Please write out the complete listing that follows, exactly as it reads.

> _Scripts that build objects_:
══════════

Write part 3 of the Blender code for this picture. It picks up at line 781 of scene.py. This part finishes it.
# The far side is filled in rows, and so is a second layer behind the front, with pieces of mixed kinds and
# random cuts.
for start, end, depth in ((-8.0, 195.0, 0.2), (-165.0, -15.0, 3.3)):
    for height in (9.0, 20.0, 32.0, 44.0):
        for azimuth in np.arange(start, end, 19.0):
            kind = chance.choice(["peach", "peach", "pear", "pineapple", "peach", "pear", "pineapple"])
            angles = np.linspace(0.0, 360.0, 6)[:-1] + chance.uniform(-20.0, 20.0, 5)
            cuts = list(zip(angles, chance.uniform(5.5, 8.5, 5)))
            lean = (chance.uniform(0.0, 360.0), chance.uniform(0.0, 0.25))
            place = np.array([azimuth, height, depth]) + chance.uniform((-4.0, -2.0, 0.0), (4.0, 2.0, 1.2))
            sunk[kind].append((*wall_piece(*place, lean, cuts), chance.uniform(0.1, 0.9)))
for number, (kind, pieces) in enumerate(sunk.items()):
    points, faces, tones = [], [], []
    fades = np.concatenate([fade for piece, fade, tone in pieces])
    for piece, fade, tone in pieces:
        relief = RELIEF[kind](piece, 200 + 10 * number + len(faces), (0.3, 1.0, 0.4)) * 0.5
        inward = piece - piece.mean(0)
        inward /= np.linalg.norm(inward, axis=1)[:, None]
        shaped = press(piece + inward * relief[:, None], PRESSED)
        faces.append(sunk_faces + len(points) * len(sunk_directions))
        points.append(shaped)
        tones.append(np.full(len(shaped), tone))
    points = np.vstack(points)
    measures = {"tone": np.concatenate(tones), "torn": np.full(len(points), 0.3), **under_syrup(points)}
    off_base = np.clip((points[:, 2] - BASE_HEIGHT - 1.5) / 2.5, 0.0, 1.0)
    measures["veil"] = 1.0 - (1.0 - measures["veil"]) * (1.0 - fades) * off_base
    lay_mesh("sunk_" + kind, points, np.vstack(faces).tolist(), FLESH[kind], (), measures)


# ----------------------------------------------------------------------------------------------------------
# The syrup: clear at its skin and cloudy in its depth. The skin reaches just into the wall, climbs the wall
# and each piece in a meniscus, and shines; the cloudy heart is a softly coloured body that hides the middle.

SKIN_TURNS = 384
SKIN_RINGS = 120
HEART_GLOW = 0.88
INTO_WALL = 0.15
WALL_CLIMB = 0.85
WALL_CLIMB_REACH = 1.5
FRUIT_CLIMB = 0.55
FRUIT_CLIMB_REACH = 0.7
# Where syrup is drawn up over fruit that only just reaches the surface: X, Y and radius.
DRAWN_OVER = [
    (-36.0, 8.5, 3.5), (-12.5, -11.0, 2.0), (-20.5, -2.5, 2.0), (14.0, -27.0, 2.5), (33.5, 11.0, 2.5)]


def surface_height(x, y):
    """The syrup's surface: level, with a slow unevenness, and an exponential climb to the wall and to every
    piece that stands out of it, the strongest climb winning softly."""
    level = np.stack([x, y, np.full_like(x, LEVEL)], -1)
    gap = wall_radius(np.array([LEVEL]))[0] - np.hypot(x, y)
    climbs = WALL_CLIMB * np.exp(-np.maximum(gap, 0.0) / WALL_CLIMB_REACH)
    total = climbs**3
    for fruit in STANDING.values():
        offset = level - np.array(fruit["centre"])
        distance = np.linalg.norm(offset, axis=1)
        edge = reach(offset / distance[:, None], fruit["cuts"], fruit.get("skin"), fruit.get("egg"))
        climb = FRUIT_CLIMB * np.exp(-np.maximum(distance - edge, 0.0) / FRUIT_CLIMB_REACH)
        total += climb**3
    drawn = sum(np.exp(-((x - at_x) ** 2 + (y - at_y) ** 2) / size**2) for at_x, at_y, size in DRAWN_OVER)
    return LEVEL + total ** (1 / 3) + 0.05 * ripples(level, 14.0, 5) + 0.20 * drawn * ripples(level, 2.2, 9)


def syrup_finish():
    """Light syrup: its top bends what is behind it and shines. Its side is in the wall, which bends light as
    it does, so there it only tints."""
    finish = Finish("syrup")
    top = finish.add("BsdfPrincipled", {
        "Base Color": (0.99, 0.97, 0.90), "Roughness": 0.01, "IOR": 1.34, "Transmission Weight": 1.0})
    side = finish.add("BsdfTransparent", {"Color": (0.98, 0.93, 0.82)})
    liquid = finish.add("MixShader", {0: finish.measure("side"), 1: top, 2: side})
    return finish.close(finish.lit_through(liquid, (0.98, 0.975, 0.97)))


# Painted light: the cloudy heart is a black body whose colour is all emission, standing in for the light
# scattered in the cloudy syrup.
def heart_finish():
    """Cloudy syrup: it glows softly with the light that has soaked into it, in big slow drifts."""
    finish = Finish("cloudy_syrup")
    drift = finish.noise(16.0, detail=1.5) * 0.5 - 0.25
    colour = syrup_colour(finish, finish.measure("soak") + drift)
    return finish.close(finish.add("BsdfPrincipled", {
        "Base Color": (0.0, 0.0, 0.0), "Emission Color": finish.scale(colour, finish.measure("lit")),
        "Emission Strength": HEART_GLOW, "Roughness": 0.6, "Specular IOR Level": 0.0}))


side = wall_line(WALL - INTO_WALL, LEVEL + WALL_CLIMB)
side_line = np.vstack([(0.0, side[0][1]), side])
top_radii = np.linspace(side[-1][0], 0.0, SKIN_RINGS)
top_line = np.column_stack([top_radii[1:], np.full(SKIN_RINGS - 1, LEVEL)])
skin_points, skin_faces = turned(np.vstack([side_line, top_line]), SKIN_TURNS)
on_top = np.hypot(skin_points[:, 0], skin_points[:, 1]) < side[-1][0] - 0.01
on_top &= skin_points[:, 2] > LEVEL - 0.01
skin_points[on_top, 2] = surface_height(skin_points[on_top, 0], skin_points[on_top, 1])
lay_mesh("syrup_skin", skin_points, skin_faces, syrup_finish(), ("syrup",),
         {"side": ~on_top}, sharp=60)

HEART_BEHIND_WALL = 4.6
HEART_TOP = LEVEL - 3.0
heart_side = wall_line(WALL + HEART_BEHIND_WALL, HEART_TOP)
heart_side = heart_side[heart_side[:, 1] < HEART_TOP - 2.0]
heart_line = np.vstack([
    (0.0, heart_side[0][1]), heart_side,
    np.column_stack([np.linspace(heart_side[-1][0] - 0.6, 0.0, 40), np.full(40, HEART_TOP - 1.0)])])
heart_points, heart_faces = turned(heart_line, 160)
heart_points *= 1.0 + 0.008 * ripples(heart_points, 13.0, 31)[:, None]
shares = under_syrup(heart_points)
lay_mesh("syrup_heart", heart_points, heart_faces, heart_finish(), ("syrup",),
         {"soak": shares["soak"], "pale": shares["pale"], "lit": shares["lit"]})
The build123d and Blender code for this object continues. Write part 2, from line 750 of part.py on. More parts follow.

══════════

> _Solution to this exercise_:
Write part 3 of the Blender code for this picture. It picks up at line 781 of scene.py. This part finishes it.
# The far side is filled in rows, and so is a second layer behind the front, with pieces of mixed kinds and
# random cuts.
for start, end, depth in ((-8.0, 195.0, 0.2), (-165.0, -15.0, 3.3)):
    for height in (9.0, 20.0, 32.0, 44.0):
        for azimuth in np.arange(start, end, 19.0):
            kind = chance.choice(["peach", "peach", "pear", "pineapple", "peach", "pear", "pineapple"])
            angles = np.linspace(0.0, 360.0, 6)[:-1] + chance.uniform(-20.0, 20.0, 5)
            cuts = list(zip(angles, chance.uniform(5.5, 8.5, 5)))
            lean = (chance.uniform(0.0, 360.0), chance.uniform(0.0, 0.25))
            place = np.array([azimuth, height, depth]) + chance.uniform((-4.0, -2.0, 0.0), (4.0, 2.0, 1.2))
            sunk[kind].append((*wall_piece(*place, lean, cuts), chance.uniform(0.1, 0.9)))
for number, (kind, pieces) in enumerate(sunk.items()):
    points, faces, tones = [], [], []
    fades = np.concatenate([fade for piece, fade, tone in pieces])
    for piece, fade, tone in pieces:
        relief = RELIEF[kind](piece, 200 + 10 * number + len(faces), (0.3, 1.0, 0.4)) * 0.5
        inward = piece - piece.mean(0)
        inward /= np.linalg.norm(inward, axis=1)[:, None]
        shaped = press(piece + inward * relief[:, None], PRESSED)
        faces.append(sunk_faces + len(points) * len(sunk_directions))
        points.append(shaped)
        tones.append(np.full(len(shaped), tone))
    points = np.vstack(points)
    measures = {"tone": np.concatenate(tones), "torn": np.full(len(points), 0.3), **under_syrup(points)}
    off_base = np.clip((points[:, 2] - BASE_HEIGHT - 1.5) / 2.5, 0.0, 1.0)
    measures["veil"] = 1.0 - (1.0 - measures["veil"]) * (1.0 - fades) * off_base
    lay_mesh("sunk_" + kind, points, np.vstack(faces).tolist(), FLESH[kind], (), measures)


# ----------------------------------------------------------------------------------------------------------
# The syrup: clear at its skin and cloudy in its depth. The skin reaches just into the wall, climbs the wall
# and each piece in a meniscus, and shines; the cloudy heart is a softly coloured body that hides the middle.

SKIN_TURNS = 384
SKIN_RINGS = 120
HEART_GLOW = 0.88
INTO_WALL = 0.15
WALL_CLIMB = 0.85
WALL_CLIMB_REACH = 1.5
FRUIT_CLIMB = 0.55
FRUIT_CLIMB_REACH = 0.7
# Where syrup is drawn up over fruit that only just reaches the surface: X, Y and radius.
DRAWN_OVER = [
    (-36.0, 8.5, 3.5), (-12.5, -11.0, 2.0), (-20.5, -2.5, 2.0), (14.0, -27.0, 2.5), (33.5, 11.0, 2.5)]


def surface_height(x, y):
    """The syrup's surface: level, with a slow unevenness, and an exponential climb to the wall and to every
    piece that stands out of it, the strongest climb winning softly."""
    level = np.stack([x, y, np.full_like(x, LEVEL)], -1)
    gap = wall_radius(np.array([LEVEL]))[0] - np.hypot(x, y)
    climbs = WALL_CLIMB * np.exp(-np.maximum(gap, 0.0) / WALL_CLIMB_REACH)
    total = climbs**3
    for fruit in STANDING.values():
        offset = level - np.array(fruit["centre"])
        distance = np.linalg.norm(offset, axis=1)
        edge = reach(offset / distance[:, None], fruit["cuts"], fruit.get("skin"), fruit.get("egg"))
        climb = FRUIT_CLIMB * np.exp(-np.maximum(distance - edge, 0.0) / FRUIT_CLIMB_REACH)
        total += climb**3
    drawn = sum(np.exp(-((x - at_x) ** 2 + (y - at_y) ** 2) / size**2) for at_x, at_y, size in DRAWN_OVER)
    return LEVEL + total ** (1 / 3) + 0.05 * ripples(level, 14.0, 5) + 0.20 * drawn * ripples(level, 2.2, 9)


def syrup_finish():
    """Light syrup: its top bends what is behind it and shines. Its side is in the wall, which bends light as
    it does, so there it only tints."""
    finish = Finish("syrup")
    top = finish.add("BsdfPrincipled", {
        "Base Color": (0.99, 0.97, 0.90), "Roughness": 0.01, "IOR": 1.34, "Transmission Weight": 1.0})
    side = finish.add("BsdfTransparent", {"Color": (0.98, 0.93, 0.82)})
    liquid = finish.add("MixShader", {0: finish.measure("side"), 1: top, 2: side})
    return finish.close(finish.lit_through(liquid, (0.98, 0.975, 0.97)))


# Painted light: the cloudy heart is a black body whose colour is all emission, standing in for the light
# scattered in the cloudy syrup.
def heart_finish():
    """Cloudy syrup: it glows softly with the light that has soaked into it, in big slow drifts."""
    finish = Finish("cloudy_syrup")
    drift = finish.noise(16.0, detail=1.5) * 0.5 - 0.25
    colour = syrup_colour(finish, finish.measure("soak") + drift)
    return finish.close(finish.add("BsdfPrincipled", {
        "Base Color": (0.0, 0.0, 0.0), "Emission Color": finish.scale(colour, finish.measure("lit")),
        "Emission Strength": HEART_GLOW, "Roughness": 0.6, "Specular IOR Level": 0.0}))


side = wall_line(WALL - INTO_WALL, LEVEL + WALL_CLIMB)
side_line = np.vstack([(0.0, side[0][1]), side])
top_radii = np.linspace(side[-1][0], 0.0, SKIN_RINGS)
top_line = np.column_stack([top_radii[1:], np.full(SKIN_RINGS - 1, LEVEL)])
skin_points, skin_faces = turned(np.vstack([side_line, top_line]), SKIN_TURNS)
on_top = np.hypot(skin_points[:, 0], skin_points[:, 1]) < side[-1][0] - 0.01
on_top &= skin_points[:, 2] > LEVEL - 0.01
skin_points[on_top, 2] = surface_height(skin_points[on_top, 0], skin_points[on_top, 1])
lay_mesh("syrup_skin", skin_points, skin_faces, syrup_finish(), ("syrup",),
         {"side": ~on_top}, sharp=60)

HEART_BEHIND_WALL = 4.6
HEART_TOP = LEVEL - 3.0
heart_side = wall_line(WALL + HEART_BEHIND_WALL, HEART_TOP)
heart_side = heart_side[heart_side[:, 1] < HEART_TOP - 2.0]
heart_line = np.vstack([
    (0.0, heart_side[0][1]), heart_side,
    np.column_stack([np.linspace(heart_side[-1][0] - 0.6, 0.0, 40), np.full(40, HEART_TOP - 1.0)])])
heart_points, heart_faces = turned(heart_line, 160)
heart_points *= 1.0 + 0.008 * ripples(heart_points, 13.0, 31)[:, None]
shares = under_syrup(heart_points)
lay_mesh("syrup_heart", heart_points, heart_faces, heart_finish(), ("syrup",),
         {"soak": shares["soak"], "pale": shares["pale"], "lit": shares["lit"]})
The build123d and Blender code for this object continues. Write part 2, from line 750 of part.py on. More parts follow.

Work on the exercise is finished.